Items from a dataset:
····················
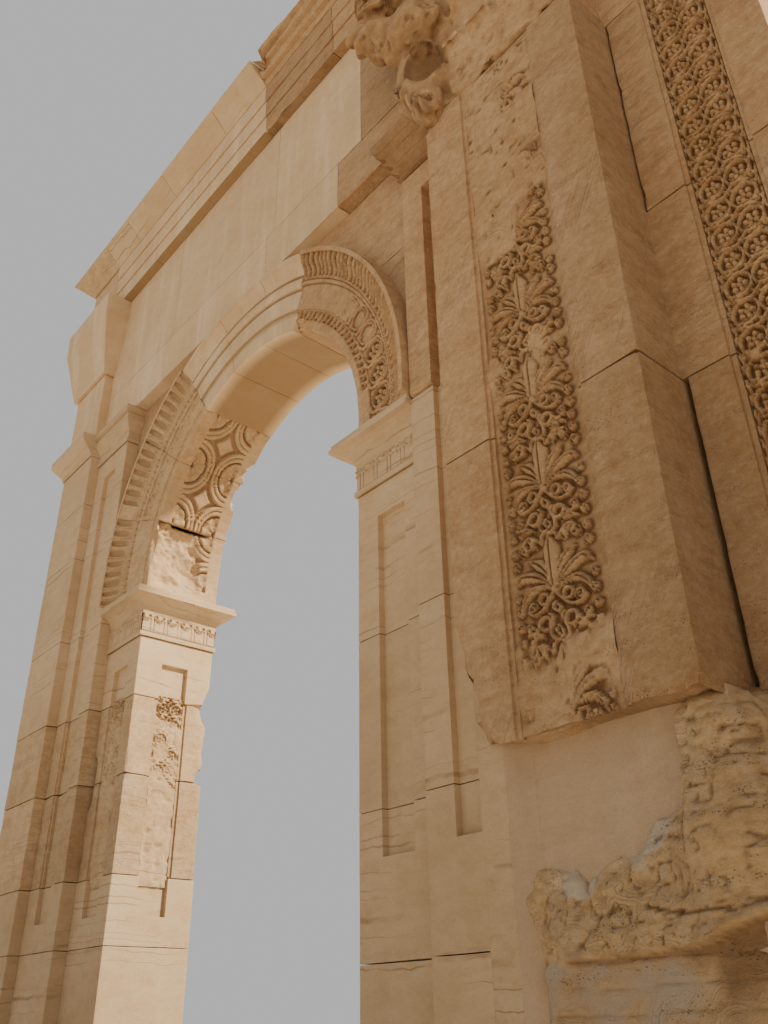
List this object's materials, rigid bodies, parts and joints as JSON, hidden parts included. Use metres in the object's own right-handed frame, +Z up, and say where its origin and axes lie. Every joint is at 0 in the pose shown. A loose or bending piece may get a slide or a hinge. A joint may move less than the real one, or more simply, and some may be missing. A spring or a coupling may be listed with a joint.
{
  "type": "triumphal arch",
  "caption": "Limestone triumphal arch, part ruined and part restored: a tall central passage between lower side arches, with pilasters, moulded archivolts and a splayed entablature.",
  "frame": {"origin": "on the ground, in the middle of the plan", "axes": "+X along the front, towards the right side arch; -Y out of the front that the picture shows; +Z up"},
  "size_m": [26.644, 3.37, 15.57],
  "materials": {
    "old_stone": "weathered golden limestone",
    "restored_stone": "smooth sawn limestone",
    "carved_stone": "carved and worn limestone",
    "eroded_stone": "rough eroded limestone"
  },
  "bodies": {
    "root": {"pier_plinths": "restored_stone", "left_outer_jamb": "old_stone", "right_outer_jamb": "old_stone", "left_inner_jamb": "old_stone", "right_inner_jamb": "old_stone", "left_outer_frame": "old_stone", "right_outer_frame": "old_stone", "left_inner_frame": "old_stone", "right_inner_frame": "old_stone", "left_corner_pilaster": "old_stone", "right_corner_pilaster": "old_stone", "left_corner_capital": "restored_stone", "right_corner_capital": "restored_stone", "left_upper_corner": "restored_stone", "right_upper_corner": "restored_stone", "left_boss_capital": "restored_stone", "right_boss_capital": "restored_stone", "left_side_imposts": "restored_stone", "right_side_imposts": "restored_stone", "left_small_capitals": "restored_stone", "right_small_capitals": "restored_stone", "left_side_arch": "carved_stone", "right_side_arch": "carved_stone", "left_spandrels": "old_stone", "right_spandrels": "old_stone", "left_upper_wall": "restored_stone", "right_upper_wall": "restored_stone", "left_architrave": "restored_stone", "right_architrave": "restored_stone", "left_crown": "restored_stone", "right_crown": "restored_stone", "left_giant_pilaster": "old_stone", "right_giant_pilaster": "old_stone", "left_eroded_foot": "eroded_stone", "left_giant_capital": "carved_stone", "right_giant_capital": "carved_stone", "giant_entablatures": "restored_stone", "left_central_jamb": "old_stone", "right_central_jamb": "old_stone", "central_imposts": "restored_stone", "central_arch": "carved_stone", "central_spandrels": "old_stone", "attic_pilasters": "restored_stone", "central_architrave": "carved_stone", "central_crown": "restored_stone"}
  },
  "joints": []
}
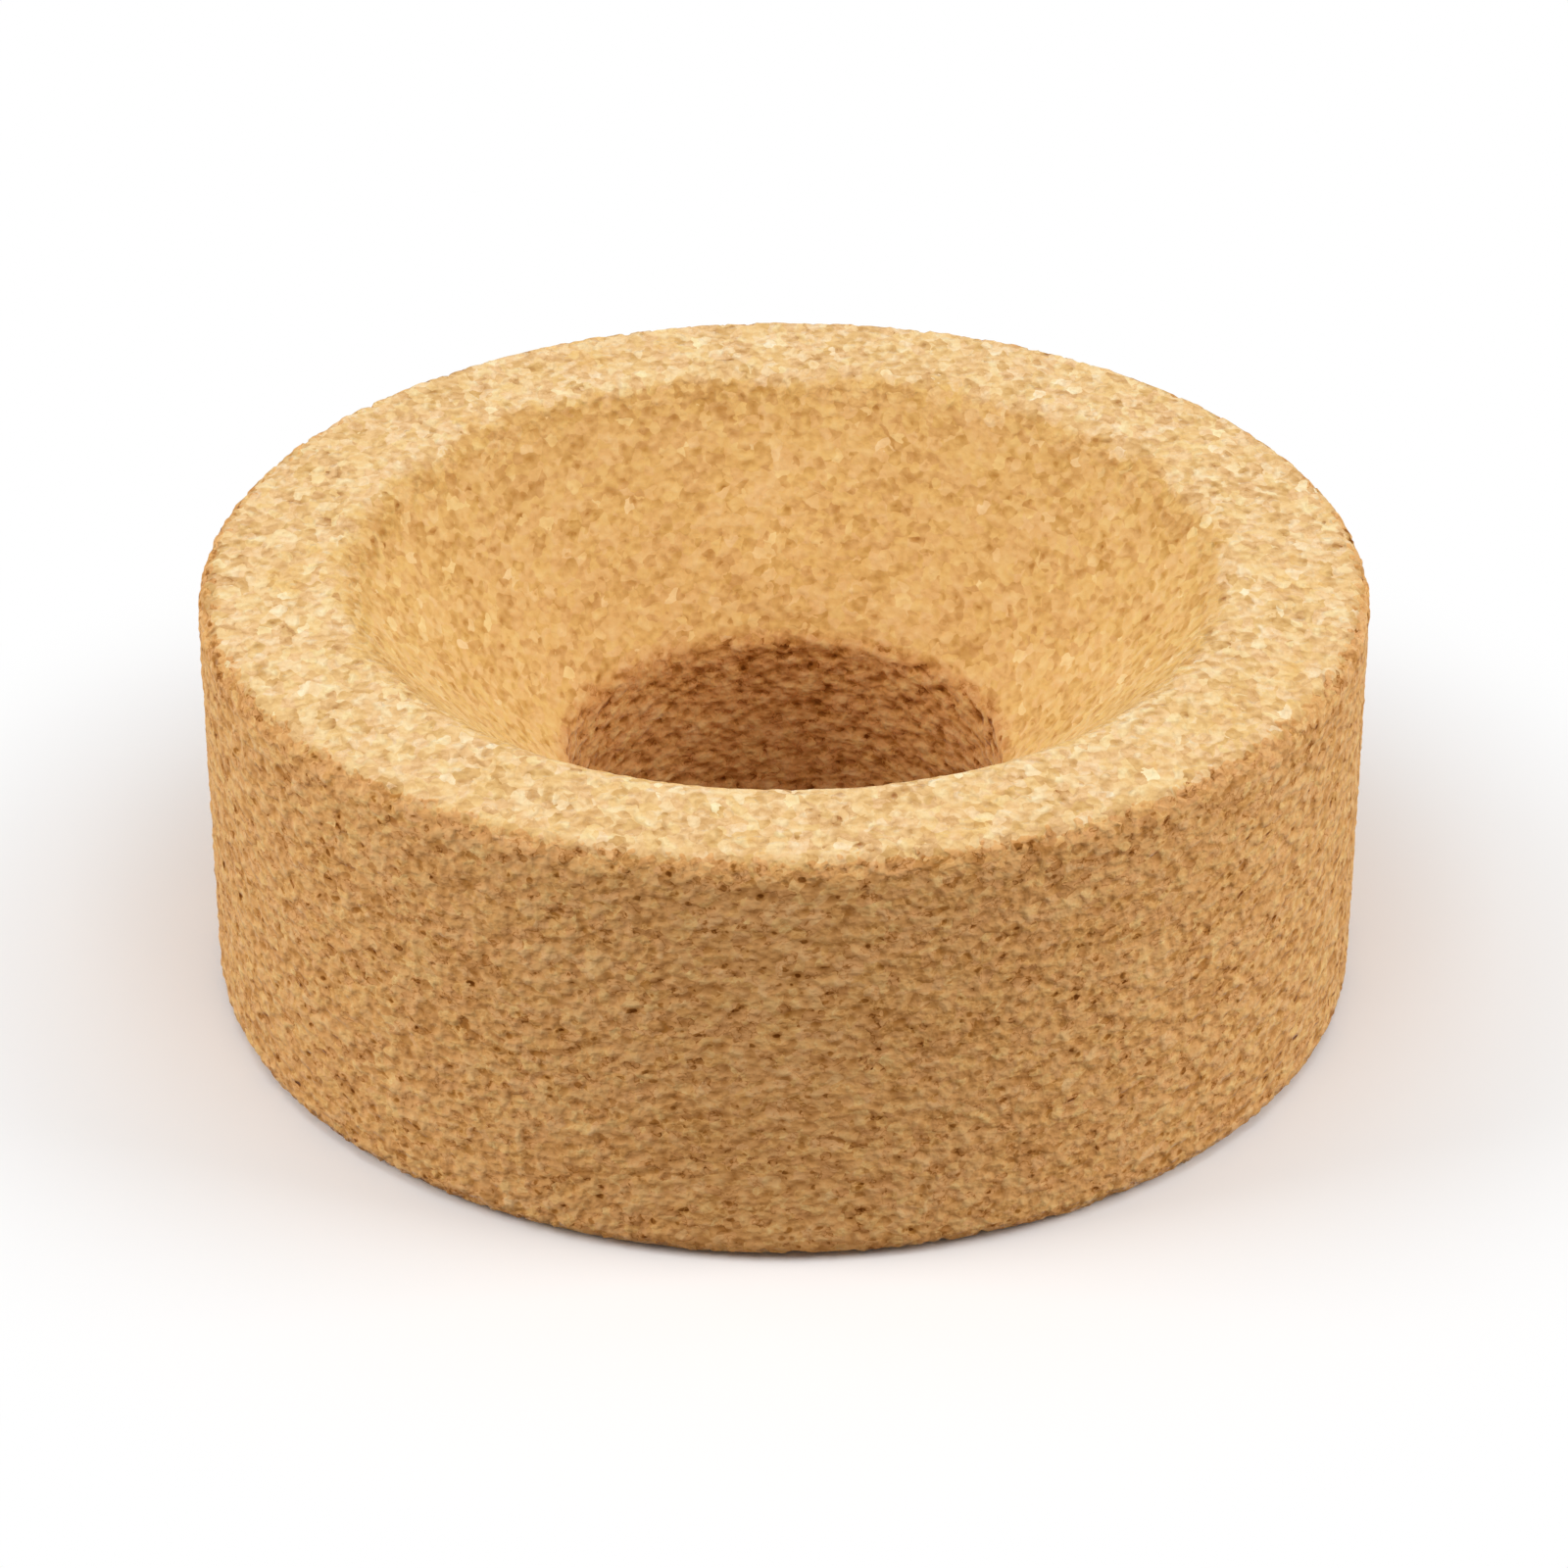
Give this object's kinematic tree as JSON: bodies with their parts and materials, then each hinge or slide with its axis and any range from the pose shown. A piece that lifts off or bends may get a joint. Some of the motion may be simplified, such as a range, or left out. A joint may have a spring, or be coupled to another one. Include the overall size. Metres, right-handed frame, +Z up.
{
  "type": "cork ring",
  "caption": "Flat ring of pressed cork granules with a conical seat and a hole through its base, which holds a round-bottomed flask upright.",
  "frame": {"origin": "centre of the base, on the face that stands on the bench", "axes": "+Z up along the axis of the ring, out through the mouth of the seat; X and Y are any two directions across the ring"},
  "size_m": [0.08, 0.08, 0.03],
  "materials": {
    "cork": "matte"
  },
  "bodies": {
    "root": {"cork_ring": "cork"}
  },
  "joints": []
}
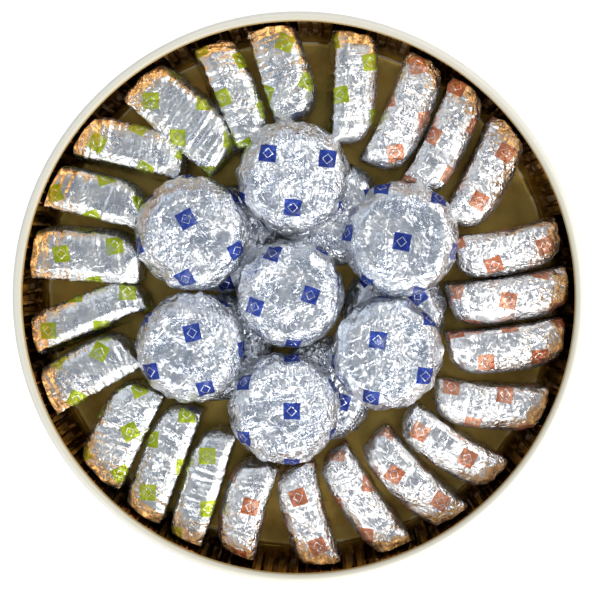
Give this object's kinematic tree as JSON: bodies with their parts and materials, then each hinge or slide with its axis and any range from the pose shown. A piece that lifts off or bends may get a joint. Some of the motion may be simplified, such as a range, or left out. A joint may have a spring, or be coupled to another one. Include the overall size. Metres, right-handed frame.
{
  "type": "box of maamoul",
  "caption": "Open round tin with a pleated gold liner, filled with foil-wrapped maamoul: round ones piled in the middle and loaves on edge around them.",
  "frame": {"origin": "on the tin's axis, at the bottom of its foot", "axes": "+Z up along the tin's axis; +Y is up in the picture and +X is right in it"},
  "size_m": [0.28, 0.28, 0.05],
  "materials": {
    "tin_enamel": "cream enamel, satin",
    "gold_card": "mirror gold laminate on card",
    "foil_blue": "crumpled bright foil printed with small blue squares",
    "foil_green": "crumpled bright foil printed with small lime green squares",
    "foil_copper": "crumpled bright foil printed with small copper squares"
  },
  "bodies": {
    "root": {"box": "tin_enamel", "tray": "gold_card", "disc_low_1": "foil_blue", "disc_low_2": "foil_blue", "disc_low_3": "foil_blue", "disc_low_4": "foil_blue", "disc_low_5": "foil_blue", "disc_top_0": "foil_blue", "disc_top_1": "foil_blue", "disc_top_2": "foil_blue", "disc_top_3": "foil_blue", "disc_top_4": "foil_blue", "disc_top_5": "foil_blue", "disc_top_6": "foil_blue", "green_piece_01": "foil_green", "green_piece_02": "foil_green", "green_piece_03": "foil_green", "green_piece_04": "foil_green", "green_piece_05": "foil_green", "green_piece_06": "foil_green", "green_piece_07": "foil_green", "green_piece_08": "foil_green", "green_piece_09": "foil_green", "green_piece_10": "foil_green", "green_piece_11": "foil_green", "green_piece_12": "foil_green", "copper_piece_01": "foil_copper", "copper_piece_02": "foil_copper", "copper_piece_03": "foil_copper", "copper_piece_04": "foil_copper", "copper_piece_05": "foil_copper", "copper_piece_06": "foil_copper", "copper_piece_07": "foil_copper", "copper_piece_08": "foil_copper", "copper_piece_09": "foil_copper", "copper_piece_10": "foil_copper", "copper_piece_11": "foil_copper", "copper_piece_12": "foil_copper"}
  },
  "joints": []
}
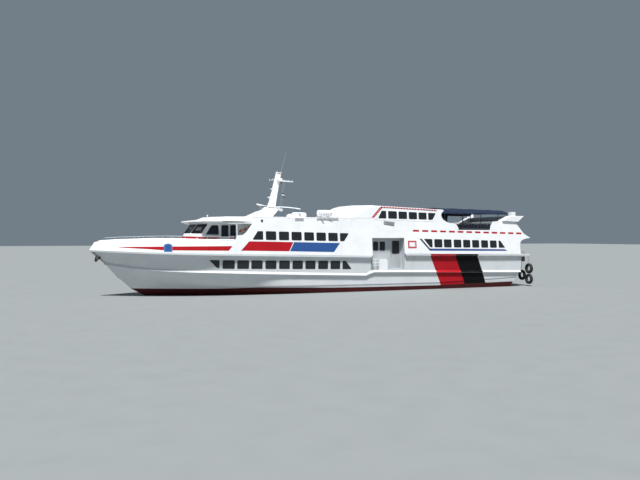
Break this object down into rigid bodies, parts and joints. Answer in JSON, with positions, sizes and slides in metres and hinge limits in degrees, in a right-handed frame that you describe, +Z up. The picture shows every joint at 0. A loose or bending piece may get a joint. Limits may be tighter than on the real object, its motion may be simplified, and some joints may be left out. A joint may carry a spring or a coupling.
{
  "type": "passenger ferry",
  "caption": "Fast twin-screw passenger ferry with a knuckled planing hull, two saloons, a third deck house, side lobbies, a wheelhouse and an awning over the sun deck.",
  "frame": {"origin": "on the waterline, on the centreline, amidships", "axes": "+X to the bow, +Y to port, +Z up"},
  "size_m": [36.3991, 7.02, 12.5224],
  "materials": {
    "white_paint": "gloss white marine paint",
    "hull_paint": "semi-gloss white paint over plating, bands of red and black",
    "bottom_paint": "matt dark red bottom paint",
    "deck_paint": "grey non-slip deck paint",
    "machinery": "painted castings",
    "bronze": "cast bronze",
    "steel_tube": "stainless tube",
    "dark_fitting": "dark moulded fittings",
    "iron": "black painted iron",
    "awning": "navy woven awning cloth",
    "seat": "moulded seats",
    "tyre": "worn tyre rubber",
    "canister": "white moulded canister"
  },
  "bodies": {
    "ship": {"aft_arch": "white_paint", "aft_bulkhead": "white_paint", "aft_side_port": "white_paint", "aft_side_starboard": "white_paint", "anchor": "iron", "bow_bulwark": "white_paint", "bow_rail": "steel_tube", "canopy": "awning", "canopy_frame": "steel_tube", "engine_port": "machinery", "engine_room_cover": "deck_paint", "engine_starboard": "machinery", "forward_side_port": "white_paint", "forward_side_starboard": "white_paint", "helm_console": "dark_fitting", "helm_seat": "dark_fitting", "hull": "hull_paint", "liferaft_port": "canister", "liferaft_starboard": "canister", "lobby_gate_port": "white_paint", "lobby_gate_starboard": "white_paint", "lobby_lining_port": "white_paint", "lobby_lining_starboard": "white_paint", "mast": "white_paint", "mast_platform": "white_paint", "mast_pylon": "white_paint", "roof_locker": "white_paint", "saloon_front": "white_paint", "seats_port": "seat", "seats_starboard": "seat", "shaft_bracket_port": "bottom_paint", "shaft_bracket_starboard": "bottom_paint", "sun_deck": "deck_paint", "sun_deck_rail_port": "steel_tube", "sun_deck_rail_starboard": "steel_tube", "third_deck_bulkhead": "white_paint", "third_deck_front": "white_paint", "third_deck_roof": "white_paint", "third_deck_side_port": "white_paint", "third_deck_side_starboard": "white_paint", "tyre_fender_lower": "tyre", "tyre_fender_upper": "tyre", "upper_saloon_roof": "white_paint", "wheelhouse_front": "white_paint", "wheelhouse_roof": "white_paint", "wheelhouse_side_port": "white_paint", "wheelhouse_side_starboard": "white_paint"},
    "propeller_port": {"propeller_port": "bronze"},
    "propeller_starboard": {"propeller_starboard": "bronze"},
    "rudder_port": {"rudder_port": "bottom_paint"},
    "rudder_starboard": {"rudder_starboard": "bottom_paint"},
    "wheelhouse_door_port": {"wheelhouse_door_port": "white_paint"},
    "wheelhouse_door_starboard": {"wheelhouse_door_starboard": "white_paint"},
    "lobby_door_port": {"lobby_door_port": "white_paint"},
    "lobby_door_starboard": {"lobby_door_starboard": "white_paint"},
    "aft_door": {"aft_door": "white_paint"},
    "third_deck_door": {"third_deck_door": "white_paint"}
  },
  "joints": [
    {"name": "propeller_port_turn", "type": "hinge", "parent": "ship", "child": "propeller_port", "pos_m": [-14.3, 1.45, -1.02], "axis": [0.9976, 0, 0.0699], "continuous": true},
    {"name": "rudder_port_steer", "type": "hinge", "parent": "ship", "child": "rudder_port", "pos_m": [-15.3, 1.45, -0.9], "axis": [0, 0, 1], "range_deg": [-35, 35]},
    {"name": "wheelhouse_door_port_swing", "type": "hinge", "parent": "ship", "child": "wheelhouse_door_port", "pos_m": [9.15, 2.3123, 4.2], "axis": [0, 0, -1], "range_deg": [0, 100]},
    {"name": "lobby_door_port_swing", "type": "hinge", "parent": "ship", "child": "lobby_door_port", "pos_m": [-5.59, 2.7577, 2.8], "axis": [0, 0, -1], "range_deg": [0, 90]},
    {"name": "propeller_starboard_turn", "type": "hinge", "parent": "ship", "child": "propeller_starboard", "pos_m": [-14.3, -1.45, -1.02], "axis": [0.9976, 0, 0.0699], "continuous": true},
    {"name": "rudder_starboard_steer", "type": "hinge", "parent": "ship", "child": "rudder_starboard", "pos_m": [-15.3, -1.45, -0.9], "axis": [0, 0, 1], "range_deg": [-35, 35]},
    {"name": "wheelhouse_door_starboard_swing", "type": "hinge", "parent": "ship", "child": "wheelhouse_door_starboard", "pos_m": [9.15, -2.3123, 4.2], "axis": [0, 0, 1], "range_deg": [0, 100]},
    {"name": "lobby_door_starboard_swing", "type": "hinge", "parent": "ship", "child": "lobby_door_starboard", "pos_m": [-5.59, -2.7577, 2.8], "axis": [0, 0, 1], "range_deg": [0, 90]},
    {"name": "aft_door_swing", "type": "hinge", "parent": "ship", "child": "aft_door", "pos_m": [-16.9723, 0.48, 3.6], "axis": [0, 0, -1], "range_deg": [0, 100]},
    {"name": "third_deck_door_swing", "type": "hinge", "parent": "ship", "child": "third_deck_door", "pos_m": [-9.1723, 0.43, 5.4], "axis": [0, 0, -1], "range_deg": [0, 100]}
  ],
  "couplings": [
    {"joint": "rudder_starboard_steer", "follows": "rudder_port_steer", "ratio": 1}
  ]
}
····················
> **Aim of the task**
Say, as a single number and nothing more, how many lines of the entries contain the word "shown".

> **Written response**
3